'''
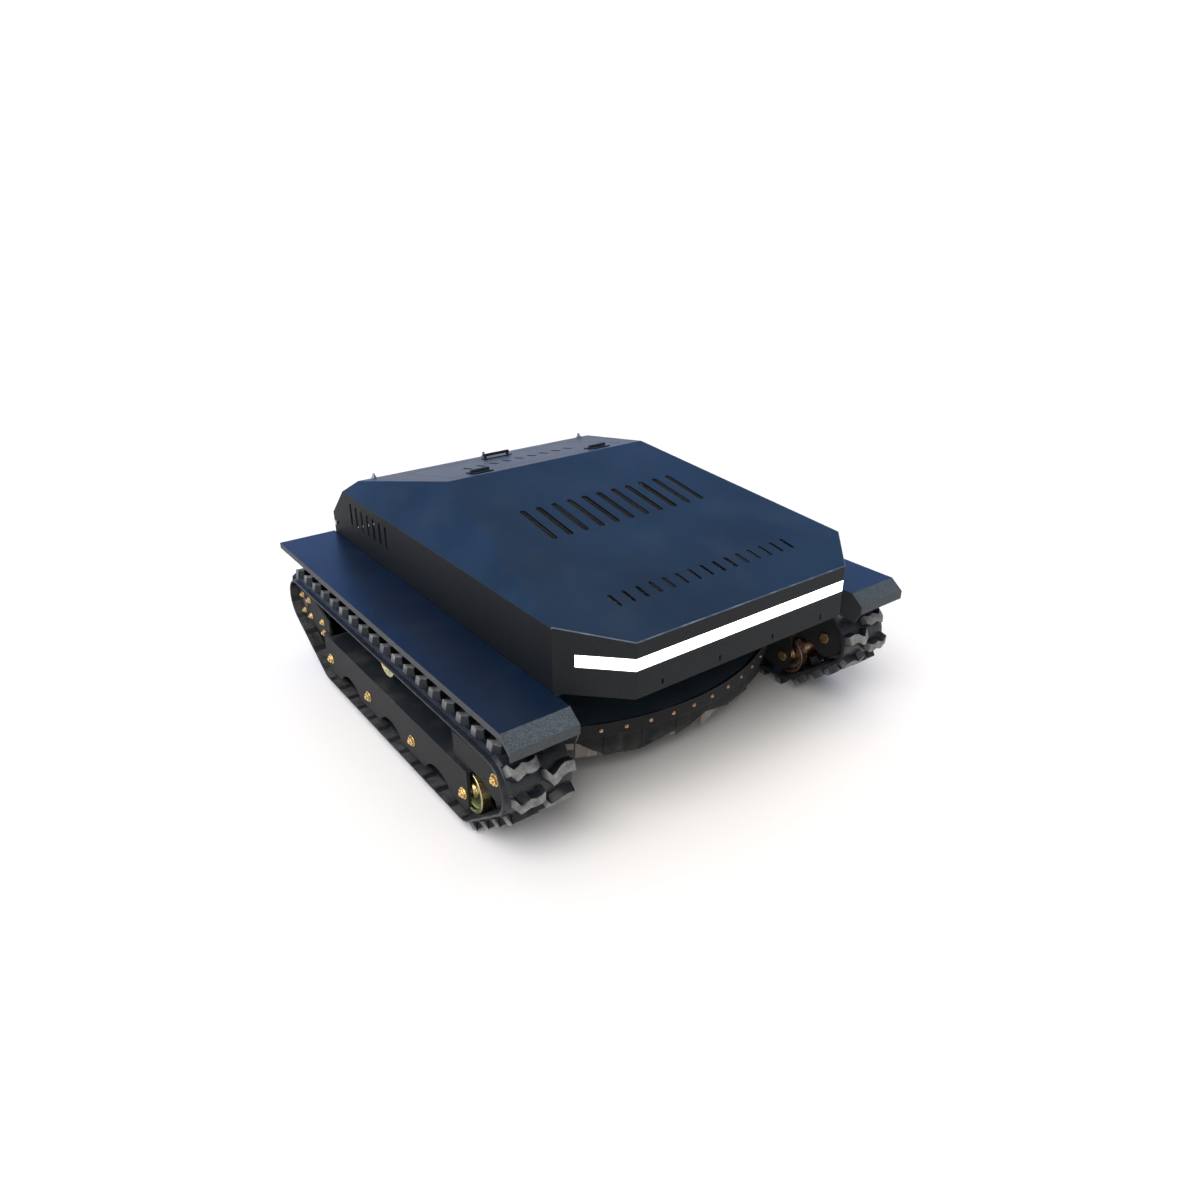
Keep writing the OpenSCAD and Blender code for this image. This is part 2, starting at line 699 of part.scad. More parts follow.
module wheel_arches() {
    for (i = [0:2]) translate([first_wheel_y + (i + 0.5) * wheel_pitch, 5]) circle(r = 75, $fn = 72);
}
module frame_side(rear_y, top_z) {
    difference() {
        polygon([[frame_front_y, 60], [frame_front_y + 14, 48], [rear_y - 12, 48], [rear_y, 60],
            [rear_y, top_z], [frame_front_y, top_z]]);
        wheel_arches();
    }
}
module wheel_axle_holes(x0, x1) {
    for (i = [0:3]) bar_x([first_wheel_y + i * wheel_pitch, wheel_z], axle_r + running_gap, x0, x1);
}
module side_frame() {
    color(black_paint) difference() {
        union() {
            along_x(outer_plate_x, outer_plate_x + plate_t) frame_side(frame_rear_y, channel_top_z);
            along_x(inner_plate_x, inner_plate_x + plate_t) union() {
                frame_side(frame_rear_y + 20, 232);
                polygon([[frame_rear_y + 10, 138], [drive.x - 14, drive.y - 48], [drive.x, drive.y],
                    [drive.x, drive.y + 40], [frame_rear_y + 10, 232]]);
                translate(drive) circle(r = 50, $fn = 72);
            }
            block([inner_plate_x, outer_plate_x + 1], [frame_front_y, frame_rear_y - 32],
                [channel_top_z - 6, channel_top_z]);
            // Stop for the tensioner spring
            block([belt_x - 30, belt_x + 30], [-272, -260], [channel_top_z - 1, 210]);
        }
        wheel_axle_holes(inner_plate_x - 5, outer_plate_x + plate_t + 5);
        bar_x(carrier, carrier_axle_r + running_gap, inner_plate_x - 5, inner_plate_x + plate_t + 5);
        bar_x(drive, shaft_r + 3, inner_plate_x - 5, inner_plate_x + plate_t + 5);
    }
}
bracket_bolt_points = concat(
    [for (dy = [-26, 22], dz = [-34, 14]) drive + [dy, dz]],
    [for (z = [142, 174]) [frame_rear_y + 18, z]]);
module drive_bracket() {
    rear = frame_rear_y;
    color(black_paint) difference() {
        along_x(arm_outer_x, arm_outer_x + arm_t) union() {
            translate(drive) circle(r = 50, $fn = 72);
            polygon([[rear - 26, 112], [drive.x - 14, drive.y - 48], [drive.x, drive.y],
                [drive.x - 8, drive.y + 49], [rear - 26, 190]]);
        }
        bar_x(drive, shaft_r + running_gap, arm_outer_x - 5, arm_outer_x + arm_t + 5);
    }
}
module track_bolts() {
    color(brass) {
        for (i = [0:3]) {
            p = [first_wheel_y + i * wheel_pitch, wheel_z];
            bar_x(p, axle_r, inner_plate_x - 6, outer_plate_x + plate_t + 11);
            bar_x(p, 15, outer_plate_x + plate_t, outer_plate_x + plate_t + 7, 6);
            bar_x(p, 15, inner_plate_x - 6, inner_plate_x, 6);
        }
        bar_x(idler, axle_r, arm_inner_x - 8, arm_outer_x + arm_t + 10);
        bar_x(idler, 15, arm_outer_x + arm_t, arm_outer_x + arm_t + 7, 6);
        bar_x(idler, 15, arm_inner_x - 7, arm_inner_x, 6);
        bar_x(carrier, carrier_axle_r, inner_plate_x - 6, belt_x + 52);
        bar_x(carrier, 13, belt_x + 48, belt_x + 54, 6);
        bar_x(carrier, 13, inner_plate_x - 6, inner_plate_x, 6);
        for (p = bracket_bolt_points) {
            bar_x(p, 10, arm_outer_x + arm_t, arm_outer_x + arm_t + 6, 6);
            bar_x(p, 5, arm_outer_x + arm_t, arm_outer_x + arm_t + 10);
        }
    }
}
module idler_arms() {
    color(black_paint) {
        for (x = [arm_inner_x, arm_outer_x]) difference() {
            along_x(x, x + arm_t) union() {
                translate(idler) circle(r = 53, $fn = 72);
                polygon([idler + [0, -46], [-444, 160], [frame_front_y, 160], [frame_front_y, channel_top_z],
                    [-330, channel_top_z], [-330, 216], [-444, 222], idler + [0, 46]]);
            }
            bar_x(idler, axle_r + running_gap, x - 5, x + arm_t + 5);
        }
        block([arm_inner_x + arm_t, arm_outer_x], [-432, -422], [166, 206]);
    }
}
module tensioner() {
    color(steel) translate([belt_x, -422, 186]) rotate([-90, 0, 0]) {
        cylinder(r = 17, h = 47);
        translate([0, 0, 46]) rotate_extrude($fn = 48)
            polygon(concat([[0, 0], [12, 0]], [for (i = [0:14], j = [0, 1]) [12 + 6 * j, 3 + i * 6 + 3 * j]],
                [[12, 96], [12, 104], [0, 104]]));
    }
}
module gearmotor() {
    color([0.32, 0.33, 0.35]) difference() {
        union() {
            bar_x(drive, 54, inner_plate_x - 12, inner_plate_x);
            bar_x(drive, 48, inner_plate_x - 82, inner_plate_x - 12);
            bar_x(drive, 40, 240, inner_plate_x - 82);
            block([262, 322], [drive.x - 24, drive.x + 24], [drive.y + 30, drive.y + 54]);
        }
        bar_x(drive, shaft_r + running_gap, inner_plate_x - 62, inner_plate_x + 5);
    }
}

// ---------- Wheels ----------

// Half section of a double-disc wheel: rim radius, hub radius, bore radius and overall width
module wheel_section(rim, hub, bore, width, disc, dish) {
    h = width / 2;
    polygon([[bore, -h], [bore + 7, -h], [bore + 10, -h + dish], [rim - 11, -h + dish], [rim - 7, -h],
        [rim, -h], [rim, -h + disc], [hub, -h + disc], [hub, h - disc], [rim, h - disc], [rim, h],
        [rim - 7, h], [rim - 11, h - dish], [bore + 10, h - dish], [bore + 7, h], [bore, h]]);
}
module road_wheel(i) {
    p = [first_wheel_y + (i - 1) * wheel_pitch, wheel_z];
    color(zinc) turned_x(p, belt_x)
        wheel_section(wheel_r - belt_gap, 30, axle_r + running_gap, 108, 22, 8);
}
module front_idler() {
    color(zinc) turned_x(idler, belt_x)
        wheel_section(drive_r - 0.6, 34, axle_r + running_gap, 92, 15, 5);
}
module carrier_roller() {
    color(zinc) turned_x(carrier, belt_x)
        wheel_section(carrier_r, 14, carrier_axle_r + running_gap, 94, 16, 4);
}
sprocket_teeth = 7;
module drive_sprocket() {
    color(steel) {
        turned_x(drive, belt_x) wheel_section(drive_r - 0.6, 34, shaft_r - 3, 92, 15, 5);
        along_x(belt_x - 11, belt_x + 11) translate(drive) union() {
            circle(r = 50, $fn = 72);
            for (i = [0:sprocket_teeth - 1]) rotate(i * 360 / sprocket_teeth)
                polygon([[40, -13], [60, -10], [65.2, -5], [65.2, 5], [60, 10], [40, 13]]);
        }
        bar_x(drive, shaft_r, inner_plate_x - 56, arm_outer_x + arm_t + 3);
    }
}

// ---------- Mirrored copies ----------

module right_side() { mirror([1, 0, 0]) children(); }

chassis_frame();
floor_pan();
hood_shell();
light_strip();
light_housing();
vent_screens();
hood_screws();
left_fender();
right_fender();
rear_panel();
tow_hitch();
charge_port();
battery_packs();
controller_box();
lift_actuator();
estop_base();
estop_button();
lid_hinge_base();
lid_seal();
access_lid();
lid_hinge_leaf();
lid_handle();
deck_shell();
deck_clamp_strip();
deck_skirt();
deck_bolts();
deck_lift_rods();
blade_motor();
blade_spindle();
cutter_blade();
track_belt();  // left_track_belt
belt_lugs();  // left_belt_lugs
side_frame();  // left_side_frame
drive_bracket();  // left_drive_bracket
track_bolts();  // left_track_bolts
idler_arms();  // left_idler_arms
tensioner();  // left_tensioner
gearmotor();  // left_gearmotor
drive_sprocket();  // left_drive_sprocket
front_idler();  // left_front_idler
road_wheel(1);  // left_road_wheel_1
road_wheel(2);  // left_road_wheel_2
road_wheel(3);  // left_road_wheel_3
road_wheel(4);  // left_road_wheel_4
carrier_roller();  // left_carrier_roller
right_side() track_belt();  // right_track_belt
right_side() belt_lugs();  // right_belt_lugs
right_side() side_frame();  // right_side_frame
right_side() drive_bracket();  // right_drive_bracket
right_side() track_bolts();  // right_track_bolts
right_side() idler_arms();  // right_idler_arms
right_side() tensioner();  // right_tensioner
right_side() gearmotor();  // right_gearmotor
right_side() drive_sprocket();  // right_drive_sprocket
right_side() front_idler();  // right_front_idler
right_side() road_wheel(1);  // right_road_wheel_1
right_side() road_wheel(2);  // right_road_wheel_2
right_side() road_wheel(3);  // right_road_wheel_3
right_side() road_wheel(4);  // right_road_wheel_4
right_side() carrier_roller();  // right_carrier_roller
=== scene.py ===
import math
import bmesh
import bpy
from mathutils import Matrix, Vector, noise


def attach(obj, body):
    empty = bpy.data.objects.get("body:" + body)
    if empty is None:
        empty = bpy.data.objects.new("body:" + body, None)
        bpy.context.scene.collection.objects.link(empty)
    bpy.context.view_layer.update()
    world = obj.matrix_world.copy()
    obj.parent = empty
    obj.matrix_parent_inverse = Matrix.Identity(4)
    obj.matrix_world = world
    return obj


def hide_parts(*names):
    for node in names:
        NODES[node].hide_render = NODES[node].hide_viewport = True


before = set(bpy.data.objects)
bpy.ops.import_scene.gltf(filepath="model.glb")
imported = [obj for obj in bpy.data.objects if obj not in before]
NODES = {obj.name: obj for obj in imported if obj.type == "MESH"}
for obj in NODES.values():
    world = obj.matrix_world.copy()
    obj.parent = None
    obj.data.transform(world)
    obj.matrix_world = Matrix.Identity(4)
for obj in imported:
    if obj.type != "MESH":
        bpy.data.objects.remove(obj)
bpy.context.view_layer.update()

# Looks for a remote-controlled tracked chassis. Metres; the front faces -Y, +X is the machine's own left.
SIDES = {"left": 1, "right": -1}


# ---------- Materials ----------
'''
'''
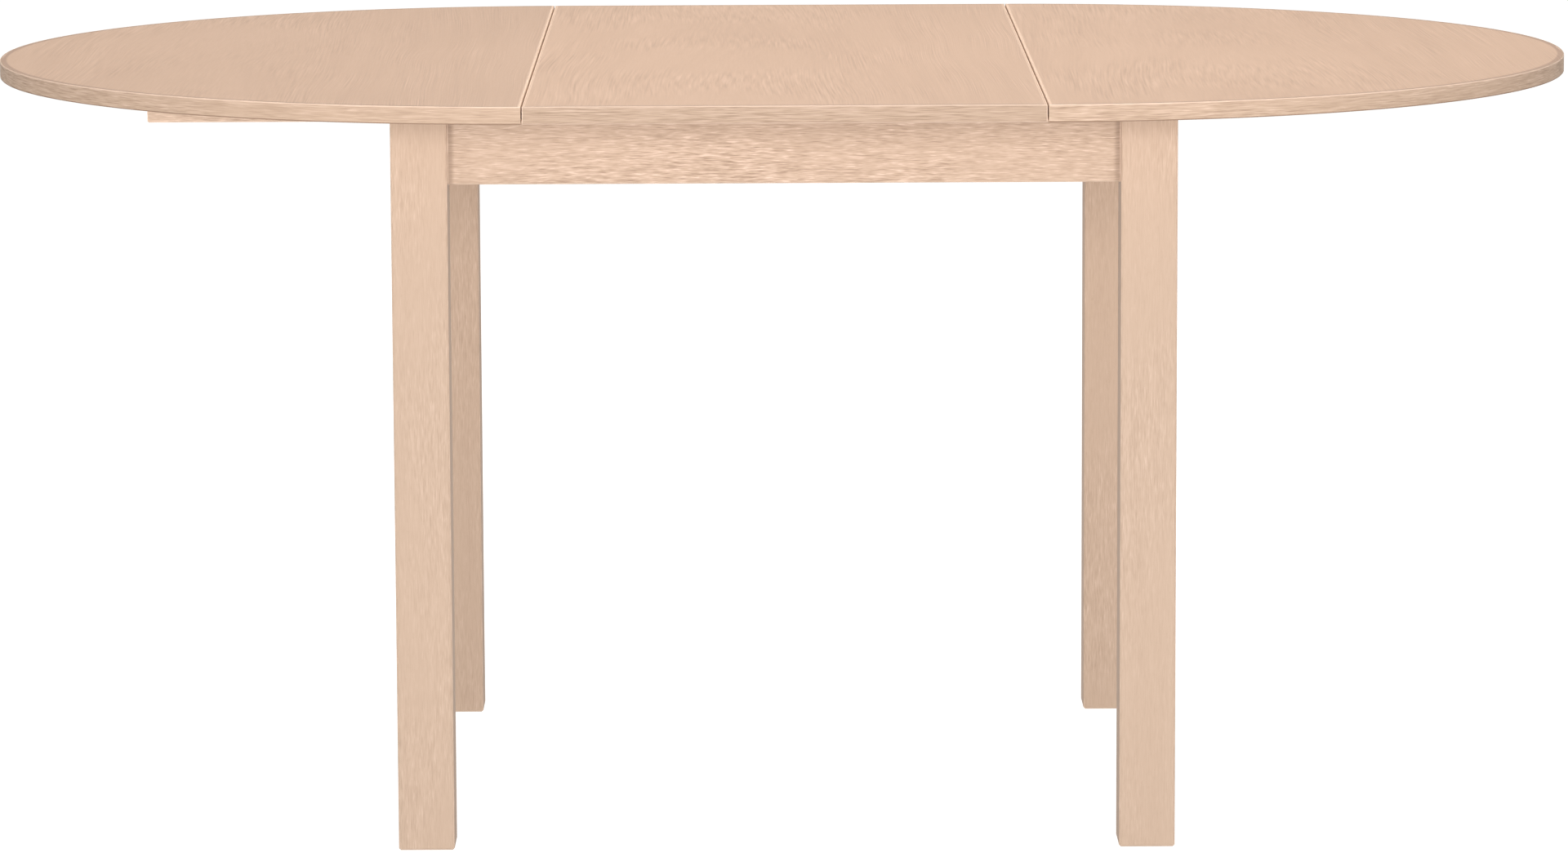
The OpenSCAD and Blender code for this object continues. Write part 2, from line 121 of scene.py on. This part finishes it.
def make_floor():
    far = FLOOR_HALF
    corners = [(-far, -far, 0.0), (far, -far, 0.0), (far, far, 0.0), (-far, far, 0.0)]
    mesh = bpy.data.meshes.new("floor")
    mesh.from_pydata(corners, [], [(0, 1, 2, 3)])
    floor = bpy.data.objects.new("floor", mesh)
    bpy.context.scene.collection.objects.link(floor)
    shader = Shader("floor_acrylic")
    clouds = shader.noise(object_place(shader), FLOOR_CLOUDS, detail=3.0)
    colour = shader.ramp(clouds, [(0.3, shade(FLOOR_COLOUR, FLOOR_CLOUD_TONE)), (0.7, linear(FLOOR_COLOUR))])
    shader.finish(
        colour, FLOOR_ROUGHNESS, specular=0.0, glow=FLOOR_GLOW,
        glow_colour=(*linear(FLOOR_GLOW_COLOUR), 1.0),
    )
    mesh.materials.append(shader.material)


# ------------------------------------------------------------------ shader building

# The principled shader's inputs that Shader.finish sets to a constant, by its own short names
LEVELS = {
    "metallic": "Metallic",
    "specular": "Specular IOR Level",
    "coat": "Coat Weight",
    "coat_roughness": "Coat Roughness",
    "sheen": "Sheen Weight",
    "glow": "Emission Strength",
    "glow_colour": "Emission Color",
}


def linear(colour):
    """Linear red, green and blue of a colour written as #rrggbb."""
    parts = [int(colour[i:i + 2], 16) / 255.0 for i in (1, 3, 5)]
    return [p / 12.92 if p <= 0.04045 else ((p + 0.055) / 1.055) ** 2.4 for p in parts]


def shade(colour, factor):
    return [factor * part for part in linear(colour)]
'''
Brief: In the listing above, find the line with "NODES[node].hide_render = NODES[node].hide_viewport" and the line with "bpy.data.objects.remove(obj)", then print exactly those two lines and every line between them, and nothing more.

Solution for this problem:
        NODES[node].hide_render = NODES[node].hide_viewport = True


before = set(bpy.data.objects)
bpy.ops.import_scene.gltf(filepath="model.glb")
imported = [obj for obj in bpy.data.objects if obj not in before]
NODES = {obj.name: obj for obj in imported if obj.type == "MESH"}
for obj in NODES.values():
    world = obj.matrix_world.copy()
    obj.parent = None
    obj.data.transform(world)
    obj.matrix_world = Matrix.Identity(4)
for obj in imported:
    if obj.type != "MESH":
        bpy.data.objects.remove(obj)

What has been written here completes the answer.